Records

(begin)

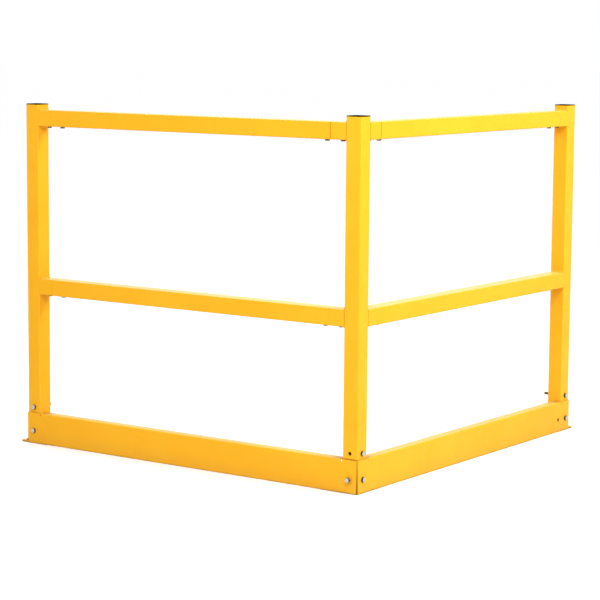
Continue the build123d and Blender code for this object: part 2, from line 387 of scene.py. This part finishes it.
def fastener_tree(material):
    """Geometry Nodes that put one fastener on each place, each turned by its own small angle."""
    tree = bpy.data.node_groups.new("fasteners on places", "GeometryNodeTree")
    sockets = (
        ("Fastener", "INPUT", "NodeSocketGeometry"),
        ("Places", "INPUT", "NodeSocketObject"),
        ("Axis", "INPUT", "NodeSocketVector"),
        ("Largest turn", "INPUT", "NodeSocketFloat"),
        ("Seed", "INPUT", "NodeSocketInt"),
        ("Fasteners", "OUTPUT", "NodeSocketGeometry"),
    )
    for name, way, kind in sockets:
        tree.interface.new_socket(name, in_out=way, socket_type=kind)
    make = tree.nodes.new
    link = tree.links.new
    given = make("NodeGroupInput").outputs
    places = make("GeometryNodeObjectInfo")
    places.transform_space = "ORIGINAL"
    points = make("GeometryNodeMeshToPoints")
    instances = make("GeometryNodeInstanceOnPoints")
    link(given["Places"], places.inputs["Object"])
    link(places.outputs["Geometry"], points.inputs["Mesh"])
    link(points.outputs["Points"], instances.inputs["Points"])
    link(given["Fastener"], instances.inputs["Instance"])

    turn = make("FunctionNodeRandomValue")
    turn.data_type = "FLOAT"
    sources = {
        "Min": worked(tree, "MULTIPLY", given["Largest turn"], -1.0),
        "Max": given["Largest turn"],
        "Seed": given["Seed"],
    }
    for socket in turn.inputs:
        if socket.enabled and socket.name in sources:
            link(sources[socket.name], socket)
    turn_value = [socket for socket in turn.outputs if socket.enabled][0]
    rotation = make("ShaderNodeVectorMath")
    rotation.operation = "SCALE"
    link(given["Axis"], rotation.inputs[0])
    link(turn_value, rotation.inputs["Scale"])
    link(rotation.outputs["Vector"], instances.inputs["Rotation"])

    real = make("GeometryNodeRealizeInstances")
    dressed = make("GeometryNodeSetMaterial")
    dressed.inputs["Material"].default_value = material
    link(instances.outputs["Instances"], real.inputs["Geometry"])
    link(real.outputs["Geometry"], dressed.inputs["Geometry"])
    link(dressed.outputs["Geometry"], make("NodeGroupOutput").inputs["Fasteners"])
    return tree


def turned_to(axis):
    """The turn that takes the Z axis to the given axis."""
    across = Vector((0, 0, 1)).cross(axis)
    upright = across.length < 0.5
    if upright:
        across = Vector((1, 0, 0))
    return Matrix((across, axis.cross(across), axis)).transposed()


def place_fasteners(name, shape, places, direction, turn, seed, replaced):
    """Fasteners at the places, heads towards the direction, as one plain mesh piece."""
    vertices, faces, shade_share = shape
    axis = Vector(direction)
    basis = turned_to(axis)
    mesh = bpy.data.meshes.new(name + "_one")
    mesh.from_pydata([tuple(basis @ vertex) for vertex in vertices], [], faces)
    mesh.update()
    # Each vertex's share of painted shade, which the zinc material reads.
    mesh.attributes.new("head_shade", "FLOAT", "POINT").data.foreach_set("value", shade_share)
    one = added(name + "_one", mesh)
    spots = bpy.data.meshes.new(name + "_places")
    spots.from_pydata([tuple(place) for place in places], [], [])
    spot_object = added(name + "_places", spots)
    modifier = one.modifiers.new("places", "NODES")
    modifier.node_group = FASTENERS
    values = {"Places": spot_object, "Axis": tuple(axis), "Largest turn": turn, "Seed": seed}
    for item in FASTENERS.interface.items_tree:
        if item.item_type == "SOCKET" and item.in_out == "INPUT" and item.name in values:
            modifier[item.identifier] = values[item.name]
    one.update_tag()
    bpy.context.view_layer.update()
    depsgraph = bpy.context.evaluated_depsgraph_get()
    result = bpy.data.meshes.new_from_object(one.evaluated_get(depsgraph))
    for helper in (one, spot_object):
        bpy.data.objects.remove(helper)
    piece = added(name, result)
    result.shade_smooth()
    soften(piece, angle=25)
    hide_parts(*replaced)
    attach(piece, "root")


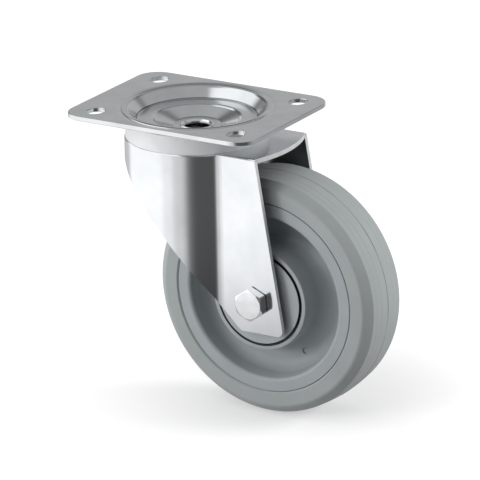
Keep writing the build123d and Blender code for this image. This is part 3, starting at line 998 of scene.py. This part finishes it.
# ---- swivel head --------------------------------------------------------------------------
@dataclass
class SwivelHead(SubAssembly):
    """King rivet, the two race cups and the balls between them.

    cup_foot gives inset, drop below the roof and rounding of the upper cup's outer foot, and
    lower_skin radius, height and bend of the lower cup's upper face. ball_rows has each row's
    name, number of balls, circle and height.
    """

    rivet_r: float = 9.6
    rivet_bore_r: float = 7.6
    rivet_lip_r: float = 11.2
    rivet_lip_top: float = -11.5
    rivet_foot_r: float = 12.8
    rivet_foot_top: float = -17.7
    rivet_foot: float = 2.5
    funnel_floor: float = -12.2
    cup_r: float = 46.6
    cup_sheet: float = 2.0
    cup_top: float = -6.2
    cup_floor: float = -15.58
    cup_floor_r: float = 27.0
    cup_foot: tuple[Triple, ...] = ((0.0, 0.54, 0.05), (0.35, 0.26, 0.0), (0.9, 0.04, 0.0), (1.4, 0.0, 0.0))
    lower_skin: tuple[Triple, ...] = (
        (9.65, -15.2, 0.0), (17.0, -15.2, -1.0), (18.5, -27.09, 1.0), (32.755, -27.09, 1.0),
        (34.255, -23.89, 0.0))
    lower_sheet: float = 2.5
    bend_steps: int = 8
    ball_r: float = 3.175
    ball_rows: tuple[tuple[str, int, float, float], ...] = (
        ("upper", 8, 41.345, -12.32), ("lower", 6, 26.5, -23.83))

    def king_rivet(self) -> list[Point]:
        """Outline of the hollow rivet, its lip rolled over the funnel's floor.

        Returns:
            Radius and height of each point.
        """
        lip, foot = self.rivet_lip_top, self.rivet_foot_top
        return rounded([
            (self.rivet_bore_r, foot - self.rivet_foot, 0.3), (self.rivet_bore_r, lip, 2.9),
            (self.rivet_lip_r, lip, 0.6), (self.rivet_lip_r, self.funnel_floor, 0.05),
            (self.rivet_r, self.funnel_floor, 0.0), (self.rivet_r, foot, 0.0),
            (self.rivet_foot_r, foot, 0.2), (self.rivet_foot_r, foot - self.rivet_foot, 0.8)],
            self.bend_steps)

    def upper_cup(self) -> list[Point]:
        """Outline of the cup on the fork's roof.

        Returns:
            Radius and height of each point.
        """
        inner = self.cup_r - self.cup_sheet
        foot = [(self.cup_r - inset, ROOF - drop, radius) for inset, drop, radius in self.cup_foot]
        return rounded([
            (inner, self.cup_top, 0.3), (self.cup_r, self.cup_top, 0.3), *foot,
            (self.cup_floor_r, ROOF, 0.1), (self.cup_floor_r, self.cup_floor, 0.3),
            (inner, self.cup_floor, 1.2)], self.bend_steps)

    def ball_mesh(self) -> bpy.types.Mesh:
        """One ball.

        Returns:
            Its mesh.
        """
        work = bmesh.new()
        bmesh.ops.create_uvsphere(work, u_segments=32, v_segments=16, radius=self.ball_r * MM)
        return mesh_from(work, "ball")

    def make(self) -> None:
        """Build, dress and fit the head's pieces."""
        lower_cup = sheet_outline(self.lower_skin, self.lower_sheet, self.bend_steps)
        rivet = self.shop.turn("hollow_king_rivet", self.king_rivet(), SWIVEL, ZINC_RIVET)
        ring = self.shop.turn("upper_race_ring", self.upper_cup(), SWIVEL, ZINC_SATIN, steps=240)
        dish = self.shop.turn("lower_race_dish", lower_cup, SWIVEL, ZINC_SATIN, steps=200)
        self.fit(rivet, "plate", "zinc_plated_bolt", "king_rivet")
        self.fit(ring, "fork", "zinc_plated_sheet", "upper_race_cup")
        self.fit(dish, "plate", "zinc_plated_sheet", "lower_race_cup")
        rows = [self.shop.repeat(f"{label}_balls", self.ball_mesh(), count, circle_mm,
                                 Spindle(ORIGIN, (0.0, 0.0, height)))
                for label, count, circle_mm, height in self.ball_rows]
        balls = smooth(join("race_balls", rows), BEARING_STEEL)
        self.fit(balls, "ball_sets", "bearing_steel", "swivel_balls")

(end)

### PROBLEM DESCRIPTION:
Look for "finishes" and pull out every line that has it.

### OUTPUT OF THE EXERCISE:
Continue the build123d and Blender code for this object: part 2, from line 387 of scene.py. This part finishes it.
Keep writing the build123d and Blender code for this image. This is part 3, starting at line 998 of scene.py. This part finishes it.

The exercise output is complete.